Postby earthchild » Fri Jan 22, 2010 10:17 am

Hi BelBel,
thanks for your reply,
yes i agree that things will be alot easier if my bf was employed,
please believe me when i say he has applied for every different type of roles possible-
part time, full time, permenant, contract, temping, cleaning, road sweeping, fast food chains (KFC, MacDondalds etc..) Pub work, retail work, office work, research work , charity work... you name it and hes applied for it. Hes with a load of different recruitment agencies aswell.
He has done courses with the Princes trust and it hasnt seemed to help at all.
And he has had his CV redone to make it look as best as possible.
The other day he had a interview for part time pub work, and there was 55 other people being interviewed for this one position :o
its rediculous.

As for down sizing, well we are with a housing association and are living in a one bedroomed flat. My brother inlaw is in a council studio flat and his rent and council tax bills are exactly the same as ours so i dont think this will benefit us to move into a studio.
as for his parents, they are living in a one bedroomed flat aswell, unfortunately for them its a shoe box and there is no way they have the space for him its just not viable. Plus they will want keeping money which he cant give because hes not elligible for benefits and he cant get a job.

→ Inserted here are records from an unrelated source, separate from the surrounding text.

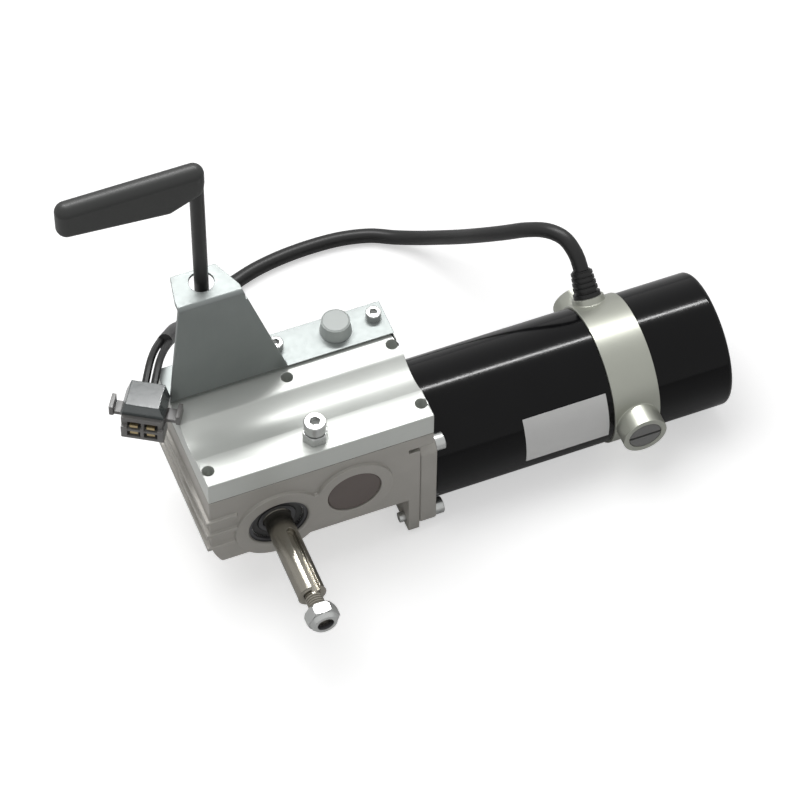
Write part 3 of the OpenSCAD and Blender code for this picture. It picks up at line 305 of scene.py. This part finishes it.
# ---- Output shaft, its bearing and its locknut ----
# A turned and ground shaft with a milled keyway, a threaded stub and a locknut. Its bearing sits
# behind a circlip and is closed by a dark rubber shield.
ground = grained("ground_steel", (0.27, 0.255, 0.22), 0.95, 0.24, 2000, 0.00002, tint=0.12, stretch=(1, 4, 1))
softened("output_shaft", "output", 0.0003, ground)
softened("output_nut", "output", 0.0003, plated)
bright = grained("bright_steel", (0.55, 0.55, 0.54), 0.9, 0.25, 1600, 0.00001)
dark = grained("dark_steel", (0.09, 0.09, 0.095), 0.7, 0.42, 1100, 0.00003, tint=0.2)


def turned_ring(name, profile, body, finish, spin_steps=64):
    """Spins a closed profile, given as (radius, y) pairs, round the output shaft's axis."""
    mesh = bpy.data.meshes.new(name)
    bm = bmesh.new()
    loop = [bm.verts.new((r, y, 0)) for r, y in profile]
    edges = [bm.edges.new((loop[i - 1], loop[i])) for i in range(len(loop))]
    bmesh.ops.spin(bm, geom=loop + edges, cent=(0, 0, 0), axis=(0, 1, 0), angle=2 * pi,
                   steps=spin_steps, use_merge=True)
    bmesh.ops.remove_doubles(bm, verts=bm.verts, dist=1e-6)
    bmesh.ops.recalc_face_normals(bm, faces=bm.faces)
    for face in bm.faces:
        face.smooth = True
    bm.to_mesh(mesh)
    bm.free()
    mesh.materials.append(finish)
    mesh.set_sharp_from_angle(angle=radians(30))
    piece = bpy.data.objects.new(name, mesh)
    scene.collection.objects.link(piece)
    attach(piece, body)


thread_r, thread_pitch, thread_from, thread_to = 0.0047, 0.0015, -0.0615, -0.0525
crest_height, core_r = 0.0003, 0.0040
turns = int((thread_to - thread_from) / thread_pitch)
crests = [(thread_r + (crest_height if k % 2 else 0.0), thread_from + k * thread_pitch / 2)
          for k in range(2 * turns)]
core = [(core_r, crests[-1][1]), (core_r, crests[0][1])]
turned_ring("stub_thread", crests + core, "output", ground)
shield_profile = [(0.0112, 0.0046), (0.0118, 0.0042), (0.0146, 0.0042), (0.0150, 0.0046),
                  (0.0150, 0.0052), (0.0112, 0.0052)]
turned_ring("bearing_shield", shield_profile, "gearmotor",
            grained("shield_rubber", (0.03, 0.03, 0.03), 0, 0.5, 800, 0.00003))
dress(["output_bearing_ring", "inner_bearing_rings", "bearing_balls",
       "counter_bearing_inners", "worm_bearing_inners", "armature_bearing_inners"], bright)
dress(["output_circlip", "output_bearing_inners"], dark)
collar_profile = [(0.0041, -0.0702), (0.0047, -0.0716), (0.0056, -0.0716), (0.0056, -0.0700),
                  (0.0041, -0.0694)]
turned_ring("nut_collar", collar_profile, "output", dark)
softened("bearing_cap", "gearmotor", 0.0003,
         grained("bearing_cap", (0.125, 0.10, 0.09), 0.1, 0.36, 500, 0.00003, tint=0.15))

# ---- Gear train and clutch ----
# Case-hardened gears and shafts with a bronze worm wheel, closed in by the castings. The keys and
# the collar couple the output gear to its shaft until the lever draws them off.
dress(["output_gear", "clutch_keys", "clutch_collar", "pinion", "drive_coupling", "brake_hub"], dark)
dress(["intermediate_shaft", "worm_shaft", "armature_shaft"], bright)
dress(["worm_wheel"], grained("cut_bronze", (0.52, 0.36, 0.15), 0.9, 0.32, 1200, 0.00002))

# ---- Motor shell ----
# A drawn steel tube and a tail cover sprayed gloss black, with a turned aluminium brush ring
# between them and a cast flange that four screws hold to the gearbox.
softened("motor_flange", "gearmotor", 0.0012, cast)
enamel = grained("black_enamel", (0.004, 0.004, 0.0045), 0, 0.13, 260, 0.00001, tint=0.3,
                 spread=0.03, spec=0.14)
softened("motor_tube", "gearmotor", 0.0004, enamel)
softened("tail_cover", "gearmotor", 0.0002, enamel, sharp=60)
turned = grained("turned_ring", (0.40, 0.41, 0.36), 0.55, 0.36, 900, 0.00002, tint=0.08,
                 stretch=(6, 0.2, 0.2))
softened("brush_ring", "gearmotor", 0.0004, turned)
softened("brush_caps", "gearmotor", 0.0002,
         grained("cap_plastic", (0.16, 0.16, 0.155), 0, 0.42, 700, 0.00003))
dress(["rating_label"], grained("blank_label", (0.70, 0.70, 0.69), 0, 0.45, 300, 0.00001, tint=0.04))

# ---- Inside the motor ----
# Stacked steel laminations with enamelled copper coils, ferrite magnets, carbon brushes in
# phenolic holders and a spring-applied brake at the tail.
dress(["rotor_core", "brake_body", "brake_armature_plate", "brake_end_plate"],
      grained("laminated_steel", (0.20, 0.20, 0.21), 0.7, 0.45, 300, 0.00005, stretch=(8, 1, 1)))
dress(["windings", "commutator", "brake_coil"],
      grained("enamelled_copper", (0.50, 0.19, 0.07), 0.8, 0.32, 700, 0.0001, stretch=(0.1, 1, 1)))
dress(["magnets"], grained("ferrite", (0.06, 0.06, 0.06), 0.2, 0.5, 800, 0.00004))
dress(["brush_holders"], grained("phenolic", (0.10, 0.055, 0.03), 0, 0.42, 500, 0.00003))
dress(["brushes"], grained("carbon", (0.02, 0.02, 0.02), 0.1, 0.55, 1500, 0.00003))
dress(["brush_springs", "brake_springs"], bright)
dress(["brake_disc"], grained("friction_lining", (0.09, 0.07, 0.05), 0, 0.7, 900, 0.00008))

# ---- Connector ----
# A moulded dark grey housing with a glossier, darker latch cover. Four tinned terminals sit in
# it, and the cable's two leads end at it.
plug_body = softened("connector_housing", "gearmotor", 0.0003,
                     grained("connector_plastic", (0.17, 0.165, 0.16), 0, 0.30, 800, 0.00004, tint=0.2))
latch_plastic = grained("latch_plastic", (0.085, 0.10, 0.10), 0, 0.20, 500, 0.00001, tint=0.1, coat=0.5)
plug_cover = softened("connector_latch", "gearmotor", 0.0004, latch_plastic)
dress(["connector_terminals"], grained("tinned_terminal", (0.45, 0.36, 0.2), 0.9, 0.3, 900, 0.00002))

# ---- Release lever ----
# A blackened steel rod that stands through the bracket's top plate, with a moulded black grip
# pushed on its end. A clip keeps the rod down in the bracket.
dress(["lever_rod", "lever_clip"],
      grained("blacked_rod", (0.035, 0.035, 0.035), 0.6, 0.34, 900, 0.00002, stretch=(1, 1, 0.1)))
softened("lever_grip", "lever", 0.0002,
         grained("grip_plastic", (0.022, 0.023, 0.022), 0, 0.46, 1100, 0.00008, tint=0.15), sharp=60)

bpy.context.view_layer.update()
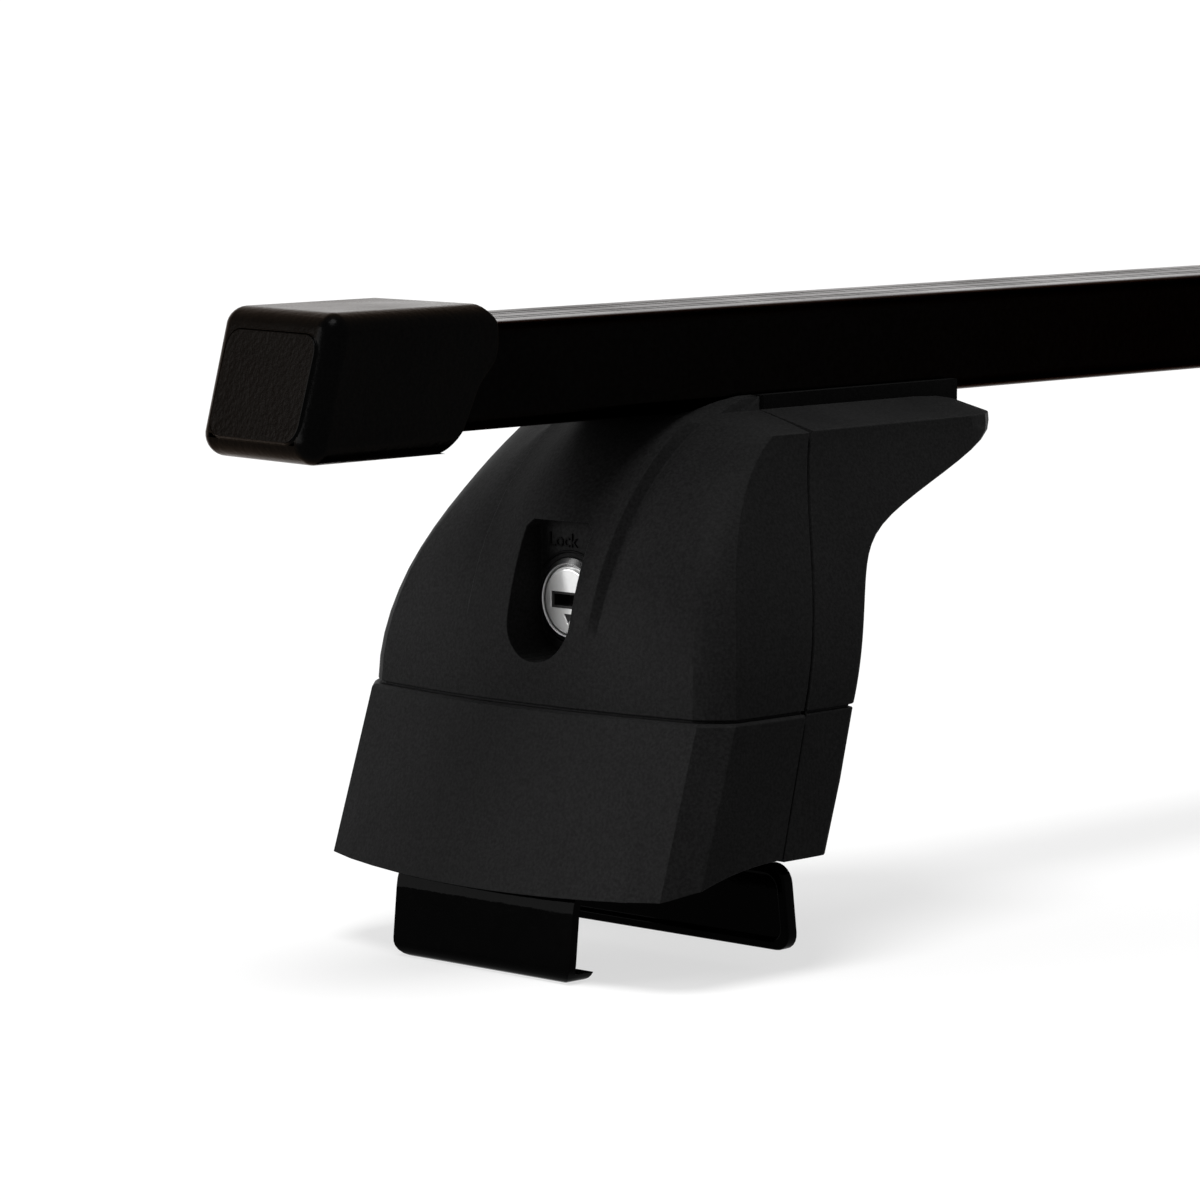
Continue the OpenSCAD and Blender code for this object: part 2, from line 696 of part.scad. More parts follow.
// Pressed frame: an upright web with side cheeks, bent over into a plate under the arm
module leg_frame() {
    mid = web_face + frame_steel / 2;
    plate_z = frame_top - frame_steel / 2;
    plate_end = arm_reach - 21.5;
    plate_half = 15;
    window = cam_half + 2;
    color("gray") difference() {
        union() {
            intersection() {
                across_bar(web_half) polygon(ribbon(round_line([
                    [mid, leg_z + 2, 0], [mid, -26, 9], [mid + 17.5, plate_z, 9], [plate_end, plate_z, 0]]),
                    frame_steel));
                along_bar(0, through) polygon(round_loop([
                    [-web_half, leg_z, 3], [web_half, leg_z, 3], [web_half, -46, 8], [plate_half, -18, 8],
                    [plate_half, 0, 0], [-plate_half, 0, 0], [-plate_half, -18, 8], [-web_half, -46, 8]]));
            }
            for (side = [-1, 1]) translate([0, side * (web_half - frame_steel / 2), 0])
                across_bar(frame_steel / 2) polygon(round_loop([[cheek_from, leg_z + 6, 4],
                    [web_face + 1, leg_z + 4, 0], [web_face + 1, 12 - clamp_drop, 0],
                    [cheek_from, 6 - clamp_drop, 4]]));
        }
        at_lock() translate([web_face - 1, -cam_width / 2 - 0.9, -window])
            cube([frame_steel + 2, cam_width + 1.8, 2 * window]);
        translate([0, 0, -clamp_drop]) rod_x(web_face - 1, web_face + 5, nut_r + slip_clear);
        for (side = [-1, 1]) {
            translate([0, side * rivet_y, rivet_z]) rod_x(web_face - 1, web_face + 5, rivet_r + slip_clear);
            translate([0, side * screw_y, screw_z]) rod_x(web_face - 1, web_face + 5, screw_r + slip_clear);
        }
        for (x = bar_bolts_x) translate([x, 0, -30]) cylinder(h = 30, r = bar_bolt_r + bolt_clear);
    }
}

module body_screws() {
    color("silver") for (side = [-1, 1]) translate([0, side * screw_y, screw_z]) {
        rod_x(web_face - 2.2, web_face, screw_r + 1.4);
        rod_x(web_face - eps, boss_end - 0.5, screw_r);
    }
}

module lock_sleeve() {
    color("gainsboro") at_lock() {
        rotate([0, 90, 0]) rotate_extrude() polygon([
            [plug_d / 2 + slip_clear, recess_floor - 0.4], [lock_r - 0.8, recess_floor - 1],
            [lock_r, recess_floor - 0.3], [lock_r, lock_back], [plug_d / 2 + slip_clear, lock_back]]);
    }
}

// Turning plug with a bevelled face, a keyway and a tail through the frame's window
module lock_plug() {
    face = recess_floor - 1.1;
    tail_end = cam_face + cam_thickness + 0.8;
    color("silver") at_lock() difference() {
        rotate([0, 90, 0]) rotate_extrude() polygon([
            [0, face], [plug_d / 2 - 1.2, face], [plug_d / 2, face + 0.8], [plug_d / 2, lock_back + 0.6],
            [tail_r, lock_back + 0.6], [tail_r, tail_end], [0, tail_end]]);
        translate([face - 1, -4.2, -1.2]) cube([6, 8.4, 2.4]);
    }
}

cam_face = web_face + frame_steel + 0.6;

module lock_cam() {
    color("gray") at_lock() difference() {
        along_bar(cam_face, cam_face + cam_thickness)
            polygon(round_loop([[-cam_width / 2, -cam_half, 2], [cam_width / 2, -cam_half, 2],
                [cam_width / 2, cam_half, 2], [-cam_width / 2, cam_half, 2]]));
        rod_x(cam_face - 1, cam_face + 5, tail_r + slip_clear / 2);
    }
}

clamp_seat = hook_face - washer_thickness;
clamp_head = 4;
clamp_tip = web_face + frame_steel - 2;

module clamp_bolt() {
    color("silver") translate([0, 0, -clamp_drop]) difference() {
        union() {
            rod_x(clamp_seat - clamp_head, clamp_seat, clamp_r + 2.5);
            rod_x(clamp_seat - eps, clamp_tip, clamp_r);
        }
        translate([clamp_seat - clamp_head - 1, 0, 0]) rotate([0, 90, 0])
            cylinder(h = 3.5, r = 2.9, $fn = 6);
    }
}

module clamp_washer() {
    color("silver") translate([0, 0, -clamp_drop]) difference() {
        rod_x(clamp_seat, hook_face, clamp_r + 4.5);
        rod_x(clamp_seat - 1, hook_face + 1, clamp_r + slip_clear);
    }
}

// Insert nut: its flange bears on the inboard face of the web
module clamp_nut() {
    color("gray") translate([0, 0, -clamp_drop]) difference() {
        union() {
            rod_x(web_face - 7, web_face + frame_steel + eps, nut_r);
            rod_x(web_face + frame_steel, web_face + frame_steel + nut_flange, nut_r + 2.5);
        }
        rod_x(web_face - 8, web_face + 8, clamp_r + slip_clear);
    }
}

// Bent hook plate: lip, leaning lower part and upright top where the clamp bolt passes
module outer_hook() {
    low = -hook_drop + jaw_steel / 2;
    lip_from = 4.8;
    mid = hook_face + jaw_steel / 2;
    bend = -clamp_drop - 12;
    top = 9 - clamp_drop;
    color("#0c0c0c") difference() {
        intersection() {
            across_bar(hook_half) polygon(ribbon(round_line([
                [lip_from + hook_lip, low, 0], [lip_from, low, 2], [lip_from + 1.7, skirt_z, 12],
                [mid, bend, 8], [mid, top, 0]]), jaw_steel));
            along_bar(0, 60) polygon(round_loop([[-hook_half, -hook_drop, 4], [hook_half, -hook_drop, 4],
                [hook_half, top, 4], [-hook_half, top, 4]]));
        }
        translate([0, 0, -clamp_drop]) rod_x(hook_face - 5, hook_face + 5, clamp_r + bolt_clear);
    }
}

// Inner jaw: a splayed plate with a raised rim, carried by a tongue on the frame's web
module inner_jaw() {
    tongue_half = 20;
    tongue_top = rivet_z + 7;
    plate_top = leg_z - 1.7;
    plate_height = jaw_drop + plate_top;
    splay = 2.4;
    rim = 2.2;
    face_x = jaw_line_x - jaw_steel / 2;
    corner_r = min(4, plate_height / 2 - 0.2);
    inner_r = min(3, plate_height / 2 - rim - 0.2);
    outline = [[-jaw_half, -jaw_drop, corner_r], [jaw_half, -jaw_drop, corner_r],
        [jaw_half, plate_top, corner_r], [tongue_half, plate_top, 2], [tongue_half, tongue_top, 4],
        [-tongue_half, tongue_top, 4], [-tongue_half, plate_top, 2], [-jaw_half, plate_top, corner_r]];
    color("#0c0c0c") difference() {
        intersection() {
            across_bar(jaw_half) polygon(ribbon([[jaw_line_x, tongue_top + 1], [jaw_line_x, plate_top],
                [jaw_line_x + splay, -jaw_drop]], jaw_steel));
            along_bar(web_face - 8, web_face + 8) polygon(round_loop(outline));
        }
        for (side = [-1, 1]) translate([0, side * rivet_y, rivet_z])
            rod_x(web_face - 6, web_face + 1, rivet_r + slip_clear);
        translate([0, 0, -clamp_drop]) rod_x(web_face - 8, web_face + 1, nut_r + run_clear);
    }
    color("#0c0c0c") difference() {
        intersection() {
            across_bar(jaw_half) polygon([[face_x - jaw_rim, plate_top], [face_x + 0.2, plate_top],
                [face_x + splay + 0.2, -jaw_drop], [face_x + splay - jaw_rim, -jaw_drop]]);
            along_bar(web_face - 8, web_face + 8) polygon(round_loop([[-jaw_half, -jaw_drop, corner_r],
                [jaw_half, -jaw_drop, corner_r], [jaw_half, plate_top, corner_r],
                [-jaw_half, plate_top, corner_r]]));
        }
        translate([jaw_line_x, 0, plate_top]) rotate([0, -atan(splay / plate_height), 0])
            along_bar(-10, 1) polygon(round_loop([[-jaw_half + rim, -plate_height + rim, inner_r],
                [jaw_half - rim, -plate_height + rim, inner_r], [jaw_half - rim, -rim, inner_r],
                [-jaw_half + rim, -rim, inner_r]]));
    }
}

module jaw_rivets() {
    head = 1.4;
    color("gray") for (side = [-1, 1]) translate([0, side * rivet_y, rivet_z]) {
        rod_x(jaw_line_x - jaw_steel / 2 - head, jaw_line_x - jaw_steel / 2, rivet_r + 1.5);
        rod_x(jaw_line_x - jaw_steel / 2 - eps, web_face + frame_steel + eps, rivet_r);
        rod_x(web_face + frame_steel, web_face + frame_steel + head, rivet_r + 1.5);
    }
}

crossbar_tube();
crossbar_sheath();
left_end_cap();
right_end_cap();
at_end(-1, foot_station) leg_body();  // left_leg_body
at_end(-1, foot_station) leg_frame();  // left_leg_frame
at_end(-1, foot_station) body_screws();  // left_body_screws
at_end(-1, foot_station) bar_pad();  // left_bar_pad
at_end(-1, foot_station) nut_plate();  // left_nut_plate
at_end(-1, foot_station) bar_bolts();  // left_bar_bolts
at_end(-1, foot_station) bar_washers();  // left_bar_washers
at_end(-1, foot_station) cover();  // left_cover
at_end(-1, foot_station) lock_sleeve();  // left_lock_sleeve
at_end(-1, foot_station) lock_plug();  // left_lock_plug
at_end(-1, foot_station) lock_cam();  // left_lock_cam
at_end(-1, foot_station) clamp_bolt();  // left_clamp_bolt
at_end(-1, foot_station) clamp_washer();  // left_clamp_washer
at_end(-1, foot_station) clamp_nut();  // left_clamp_nut
at_end(-1, foot_station) outer_hook();  // left_outer_hook
at_end(-1, foot_station) inner_jaw();  // left_inner_jaw
at_end(-1, foot_station) jaw_rivets();  // left_jaw_rivets
at_end(1, foot_station) leg_body();  // right_leg_body
at_end(1, foot_station) leg_frame();  // right_leg_frame
at_end(1, foot_station) body_screws();  // right_body_screws
at_end(1, foot_station) bar_pad();  // right_bar_pad
at_end(1, foot_station) nut_plate();  // right_nut_plate
at_end(1, foot_station) bar_bolts();  // right_bar_bolts
at_end(1, foot_station) bar_washers();  // right_bar_washers
at_end(1, foot_station) cover();  // right_cover
at_end(1, foot_station) lock_sleeve();  // right_lock_sleeve
at_end(1, foot_station) lock_plug();  // right_lock_plug
at_end(1, foot_station) lock_cam();  // right_lock_cam
at_end(1, foot_station) clamp_bolt();  // right_clamp_bolt
at_end(1, foot_station) clamp_washer();  // right_clamp_washer
at_end(1, foot_station) clamp_nut();  // right_clamp_nut
at_end(1, foot_station) outer_hook();  // right_outer_hook
at_end(1, foot_station) inner_jaw();  // right_inner_jaw
at_end(1, foot_station) jaw_rivets();  // right_jaw_rivets
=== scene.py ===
import bpy
import math
from mathutils import Matrix, Vector


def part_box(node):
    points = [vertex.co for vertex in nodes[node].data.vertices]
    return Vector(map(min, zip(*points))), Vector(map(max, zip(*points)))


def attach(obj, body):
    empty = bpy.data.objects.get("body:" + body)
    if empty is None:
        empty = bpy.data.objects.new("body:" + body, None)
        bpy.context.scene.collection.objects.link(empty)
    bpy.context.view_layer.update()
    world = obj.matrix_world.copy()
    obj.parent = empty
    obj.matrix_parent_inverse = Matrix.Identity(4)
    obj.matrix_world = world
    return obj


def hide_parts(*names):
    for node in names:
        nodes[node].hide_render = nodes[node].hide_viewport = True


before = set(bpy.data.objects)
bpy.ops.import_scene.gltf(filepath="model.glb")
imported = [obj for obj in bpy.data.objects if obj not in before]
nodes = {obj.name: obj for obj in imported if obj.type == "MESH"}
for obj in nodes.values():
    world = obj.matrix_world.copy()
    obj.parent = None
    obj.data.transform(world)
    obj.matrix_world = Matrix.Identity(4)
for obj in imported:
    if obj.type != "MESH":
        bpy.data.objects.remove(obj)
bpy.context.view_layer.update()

MM = 0.001
# Points nearer than this are one point: before edges are softened, after it, and in letters
SHORT_EDGE = 0.1 * MM
SAME_POINT = 0.001 * MM
SAME_LETTER_POINT = 0.000002
# The left foot is measured from a point on the bar's underside, which lies here
FOOT_X = -0.552
FOOT_Z = 0.1148
LOCK_Y = -0.004
LOCK_Z = FOOT_Z - 0.0385
RECESS_FLOOR = FOOT_X + 0.0275
HALF_TURN = Matrix.Rotation(math.pi, 4, "Z")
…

I think if i had to be realistic, I cant do this.
there is nothing we could cut down on, i dont go clothes shopping until my clothes are literaly falling apart, i dont go to the hairdressers, we dont go out for meals or buy electric gadgets or anything like that. All my money literally goes on the list i put in my first post.
If my bf can get a job and if i could clear my debts then its possible. So maybe i will just have to wait until next years course and review the situation again.
How very depressing :( :x :-({|=
The Truth
Truth is a sweet nectar from an honest fruitful heart,
from the fruit come seeds and
from the seeds you have a harvest full of dreams.

(native american proverb)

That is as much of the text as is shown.